At this point at least some of Peter’s readers were certainly wondering, just like I imagine at least some you are wondering, how to do this; that is, how to practically navigate times of persecution with fearlessness and without trouble. Peter’s readers would have been right to ask, “Where does that kind of perspective come from? How can we possibly do this? We want to think and feel and act in this way, but we are fearful and troubled. Where does the strength to live like that come from?” Peter is kind enough to answer those question in his next few words, and our sixth (and today’s final) crucial perspective.
The Source of the Fearlessness of the Christian Life
Look with me at v.15 for Peter’s answer.
1 Peter 3:14-15 But even if you should suffer for righteousness’ sake, you will be blessed. Have no fear of them, nor be troubled, 15 but in your hearts regard Christ the Lord as holy…
Grace, everything that you and I do results from submission to some type of lord. Let me give you a quick illustration of what I mean and then explain how that relates to this passage.
I remember as a kid being around people (myself included) who wanted so badly to be “cool” that we’d do almost anything for the approval and praise of our classmates. I had a friend who got a perm in his hair to look like Kirk Cameron (who was the pinnacle of cool—in our estimation anyway—as Mike Seaver in Growing Pains). I had friends who paid over $100 dollars for basketball shoes which made no discernible difference in their ability to sit on the bench because we’d decided the brand was cool. I knew a girl who was so driven to look a certain way, in an attempt to look cool, that it drove her to an eating disorder. In elementary school I stuck a suction cup on my head (which left a perfectly round bruise for weeks), in Jr. High, I cried one time because my mom wouldn’t pay an exorbitant amount of money on a pair of jeans of a certain brand, and in High School I skipped a party once because my parents said I could only go if I took our full size (read, uncool) van.
We did all of these things because “cool” was our lord. We served cool. Our greatest fear and trouble came from the thought of being uncool. Cool was a powerful lord. It was able to compel us to spend great amounts of money and time and emotional energy on it. But cool was also finicky. Cool kept changing its requirements. What it wanted one day (and cost us a lot to get), it didn’t want the next day and so we were forced on another pointless pursuit. Most of us figured out eventually that cool’s power wasn’t in what it ever delivered, it was only in its threat of what it could take from you. That was our lord, and that was its nature and power. It shaped our joys and fears and, therefore, our actions.

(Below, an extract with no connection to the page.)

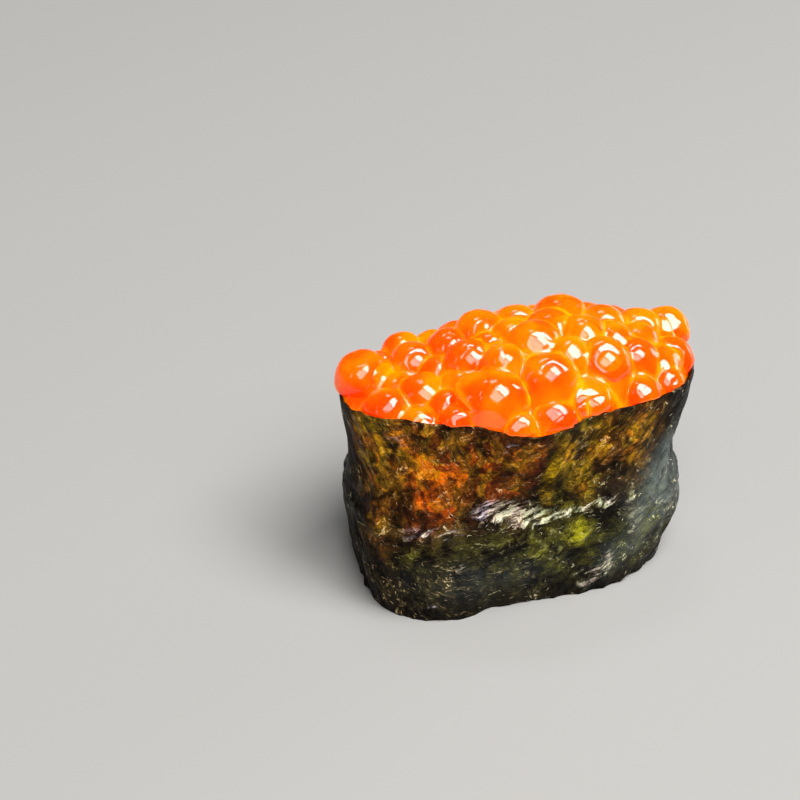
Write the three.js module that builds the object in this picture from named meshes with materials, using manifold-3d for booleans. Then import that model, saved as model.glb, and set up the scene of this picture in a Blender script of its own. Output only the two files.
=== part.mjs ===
// Gunkan sushi: a block of pressed rice, wrapped in a strip of nori that stands up above
// the rice as a collar, and salmon roe heaped in that collar.
// Millimetres, +Z up. The origin is on the resting surface, under the middle of the piece.
// Round the piece, an angle is measured from +X; -90 degrees is the front.
import * as THREE from 'three';
import { mergeVertices } from 'three/addons/utils/BufferGeometryUtils.js';
import Module from 'manifold-3d';

// ---- driving dimensions ----
const WALL_HEIGHT = 30; // nori strip, lower edge to rim
const RICE_HEIGHT = 17; // top of the pressed rice
const SHEET = 0.5; // nori, one layer
const GAP = 0.3; // left between neighbouring pieces

// The outline is a rounded box at the foot and an ellipse, turned a little, at the mouth.
const FOOT = { halfLength: 24, halfDepth: 14.6, power: 3.6, x: 0, y: 0, turn: 0 };
const MOUTH = { halfLength: 26.2, halfDepth: 15.2, power: 2, x: 1.5, y: 0.3, turn: -7 };
const FLARE = 1.4; // how late the outline goes over from foot to mouth

// Belts of the wall: the rice swells it, and it draws in above the rice's shoulder.
const BELTS = [
  { height: 10, spread: 5, out: 0.6 },
  { height: 21, spread: 4, out: -0.7 },
];
// The right end swells and draws in more than the rest.
const END_BELTS = [
  { height: 8, spread: 5, out: 1.3 },
  { height: 18, spread: 3.5, out: -0.3 },
];
const END = { at: -12, width: 26 };
// Waves of the free collar, which fade out down to the rice.
const COLLAR_WAVES = [
  { at: -97, width: 20, out: 1.7 },
  { at: -66, width: 14, out: -1 },
  { at: -40, width: 22, out: -0.4 },
  { at: -140, width: 20, out: -0.8 },
  { at: 22, width: 18, out: 1.5 },
];
const COLLAR_WAVES_FROM = 14; // height at which they begin
const COLLAR_WAVES_RISE = 14; // height over which they grow
// Dents and toes of the foot, which fade out up to the rim.
const FOOT_WAVES = [
  { at: -135, width: 14, out: 1.9, fade: 1.5 },
  { at: -50, width: 18, out: 0.7, fade: 2 },
  { at: 0, width: 20, out: -1, fade: 1 },
  { at: -31, width: 14, out: -1.6, fade: 1.3 },
  { at: 168, width: 36, out: -1.9, fade: 1 },
];
const RIM_WAVES = [
  { at: -150, width: 28, up: 0.8 },
  { at: 140, width: 40, up: -2.6 },
  { at: 70, width: 30, up: -0.8 },
  { at: -50, width: 25, up: 0.7 },
];
const LOWER_EDGE_WAVES = [
  { at: -97, width: 10, up: 0.25 },
  { at: -40, width: 12, up: 0.3 },
  { at: 150, width: 14, up: 0.6 },
];
// The strip's outer end lies over its inner end at the back.
const LAP = { from: 70, to: 103, ramp: 9 };

// The heap of roe: a dome over the mouth, which climbs from one end to the other.
const HEAP = { base: 30, low: 2.4, rise: 6.8, from: -20, over: 34, power: 2.4 };
// The filling: levels of its side over the rice, how far it reaches up and in, and its depth
// under the heap's surface.
const FILLING = { middle: 22, top: 27, reaches: [0.9, 0.68, 0.4], depth: 2.2 };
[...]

Again, all people are serving some type of lord. For some it’s money. For others it’s power. For others still, it’s sex or leisure or control. The nature of our lord determines what causes us joy and satisfaction, but it also determines our fear and trouble. Peter knew this all too well, having made his own safety and reputation lord for a time.

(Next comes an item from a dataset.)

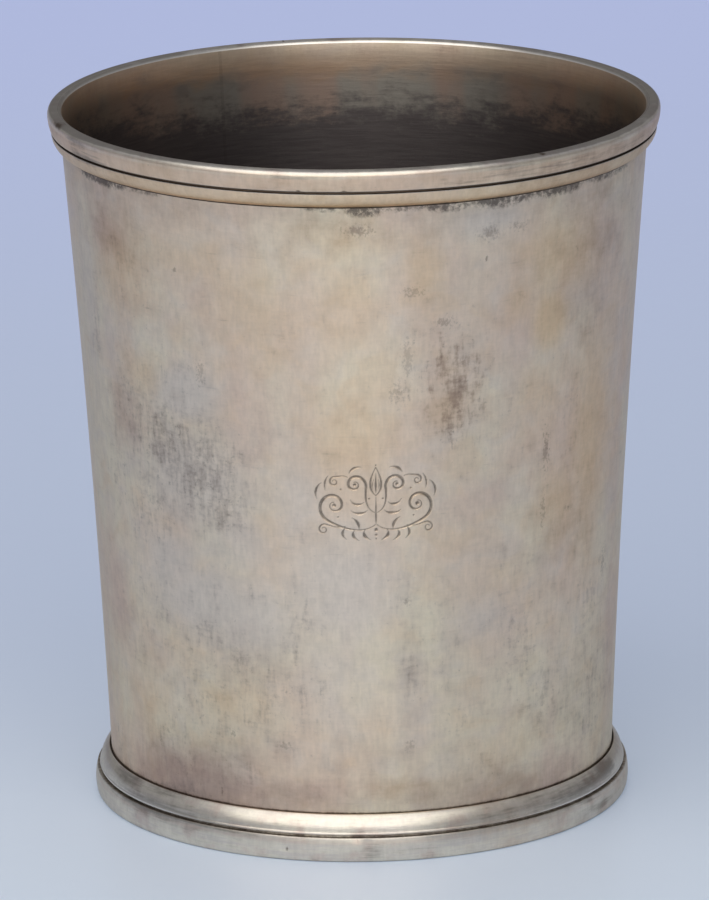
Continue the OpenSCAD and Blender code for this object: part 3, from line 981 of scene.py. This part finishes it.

Matthew 26:69-75 Now Peter was sitting outside in the courtyard. And a servant girl came up to him and said, “You also were with Jesus the Galilean.” 70 But he denied it before them all, saying, “I do not know what you mean.” 71 And when he went out to the entrance, another servant girl saw him, and she said to the bystanders, “This man was with Jesus of Nazareth.” 72 And again he denied it with an oath: “I do not know the man.” 73 After a little while the bystanders came up and said to Peter, “Certainly you too are one of them, for your accent betrays you.” 74 Then he began to invoke a curse on himself and to swear, “I do not know the man.” And immediately the rooster crowed. 75 And Peter remembered the saying of Jesus, “Before the rooster crows, you will deny me three times.” And he went out and wept bitterly.

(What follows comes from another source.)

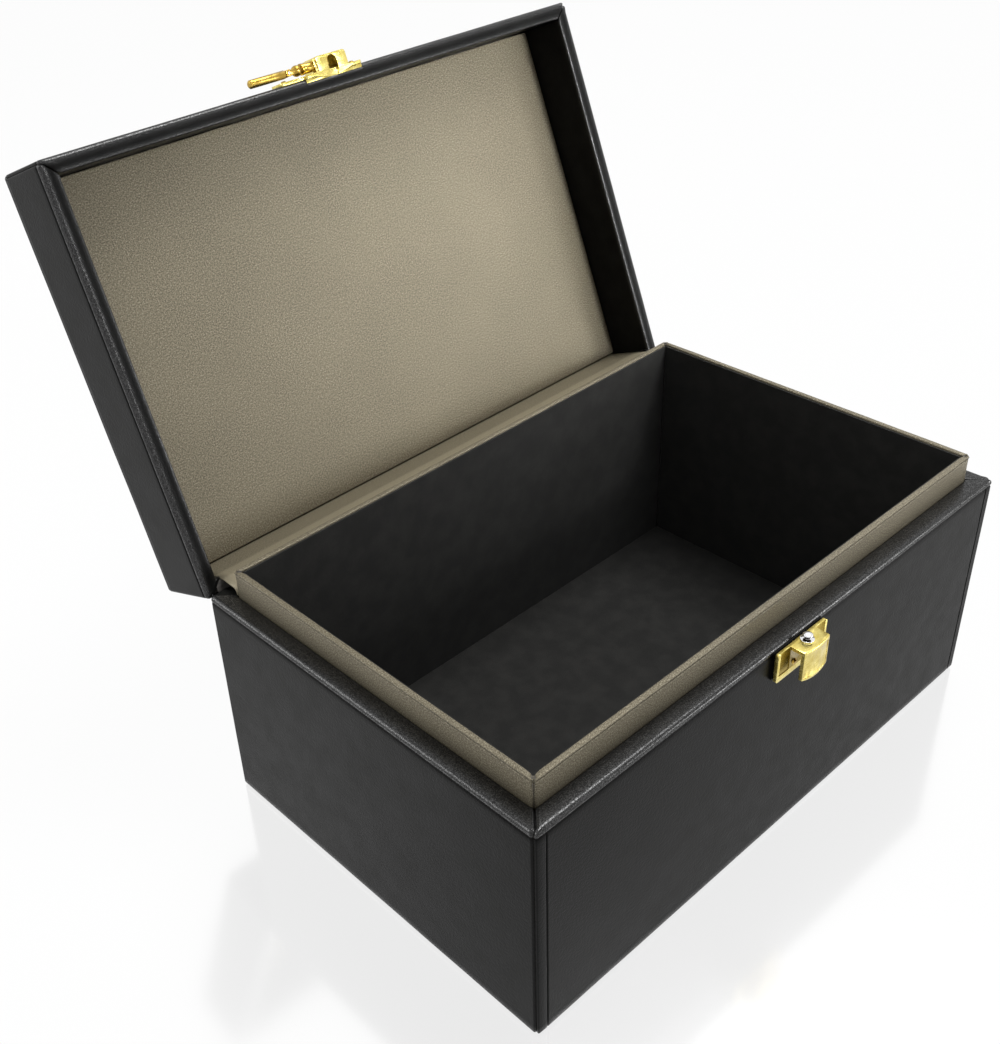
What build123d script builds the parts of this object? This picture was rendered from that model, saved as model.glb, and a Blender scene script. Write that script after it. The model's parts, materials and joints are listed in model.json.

With this tragic, personal experience in his past, Peter humbly commanded his readers to “regard Christ the Lord as holy”. Only those with holy Jesus as Lord will delight in the things Peter calls his readers to delight in and be able to overcome their fear and trouble of the things that Peter commands them not to fear or be troubled by.
Again, fearlessness and trouble-free persecution come from regarding Christ as Lord. But don’t miss the second part of Peter’s charge. It’s not up to us to decide what kind of Lord to make Jesus. Peter tells us. He must be for us a holy Lord. Suffering well, then, comes from regarding the Lord Jesus Christ as utterly set apart from everything and everyone else in power and glory and majesty and worthiness. It comes from regarding the Lord Jesus as Jesus truly is: the Son of God, the second person of the godhead, the center of all of history, the one who brought the universe into existence and the one for whom the universe exists. It comes from regarding the Lord Jesus as able to keep every promise. It comes from regarding the Lord Jesus as able to deliver us from our sins and into loving adoption as God’s sons and daughters.
When Jesus (not our circumstances, our persecutors, or anything else) is set apart in our hearts as Lord and as holy, we will not fear or be troubled. We will enter each season of suffering in the power of God and the joy of the Lord; eager not to waste our suffering or to miss the blessings it provides.
Grace, as I said in the beginning, this is a remarkable passage. It is one that Peter meant his readers to take seriously and apply every time they encountered various trials. Likewise, it is one that you and I must—if we are to honor God and minister to unbelievers—take seriously and apply every time we encounter various trials. That means what you think it means. It means that when your parents give you seemingly endless chores this afternoon, when your neighbor has his music on too loud tonight, when your boss asks you to take part in some unethical business practices on Monday, when the government taxes you for things you don’t like this year, and when someone points a gun to your head and demands that you renounce your faith in Jesus, when any of these things happen and you’re tempted to fear and trouble, you and I must remember and believe God’s promise to bless you as you endure these things faithfully and you must fend off fear and trouble by submitting to Jesus—not the desire for comfort or acceptance or life or anything else—as your holy Lord. When you and I reply to persecution as Peter charges, we honor God, point to the gospel, and give unbelievers a chance to see the power of God and the amazingness of his grace in action. Amen.